Hexagonal boron nitride and alumina dual-layer coating for space solar thermal shielding

Reducing the temperature of a solar probe or an orbital spacecraft has been successful in the spectral selectivity regime by maximizing the sunlight reflection and irradiating heat to the cold universe. Despite the extensive work on the adjustment of the absorbance/emissivity ratio, few efforts have been devoted to the modulation of heat conduction. In fact, the backlit-side of the spacecraft facing the cold universe is ideal for radiative cooling, as long as the sunlight generated heat is transferred effectively to the backlit surface with minimum heating of the interior structures.

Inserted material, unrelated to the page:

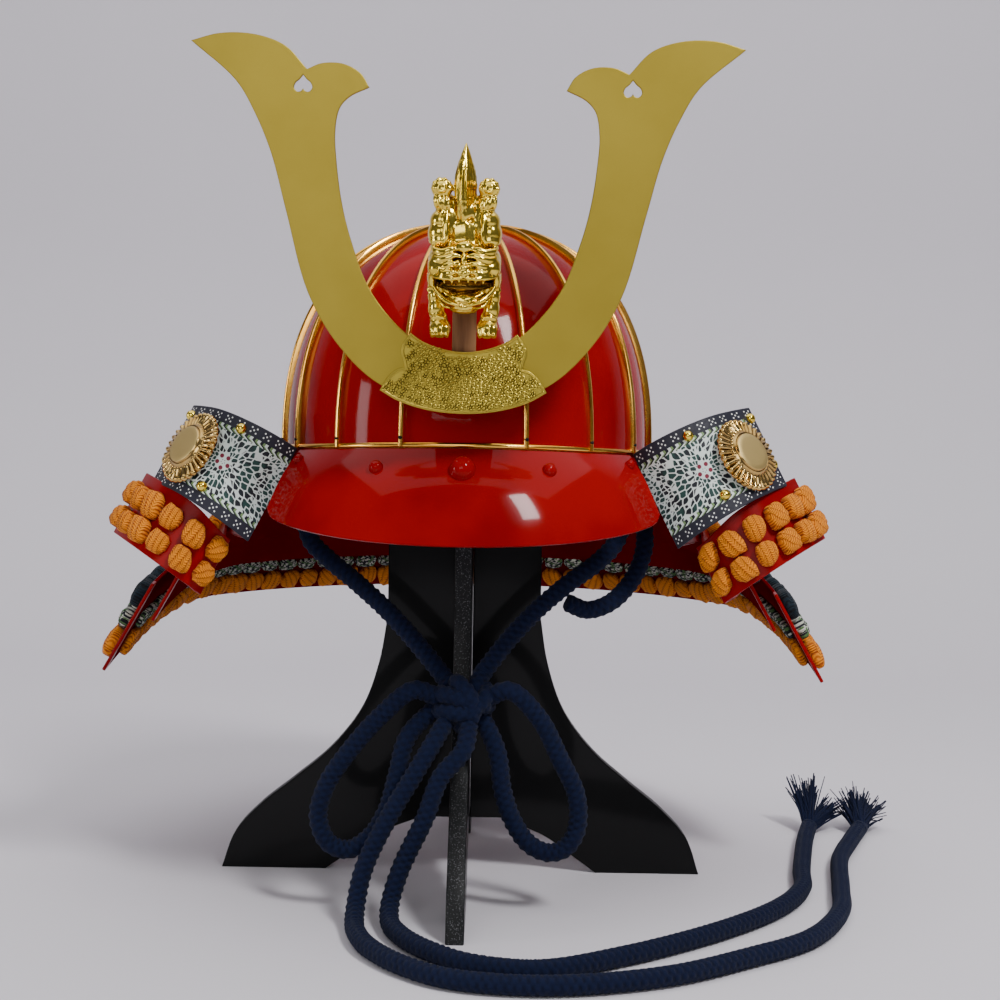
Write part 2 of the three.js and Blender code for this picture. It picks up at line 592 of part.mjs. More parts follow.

Here, by using a hexagonal‑boron nitride (h-BN) and Al2O3 dual-layer coating, we demonstrate a strategy for space solar thermal shielding that combines radiative cooling and anisotropic thermal conduction. The in-plane alignment of the top-layer h-BN flakes to the coating surface leads to a highly anisotropic thermal diffusion behavior, enabling rapid in-plane heat transfer and effective out-of-plane thermal insulation. The spectral selectivity optimization allows the dual-layer coating to reflect nearly 89% of solar irradiation while having an emissivity >0.86 across the thermal infrared wavelength. Moreover, the coating exhibits remarkable spectral stability under proton irradiation, showing its great potential in aerospace applications.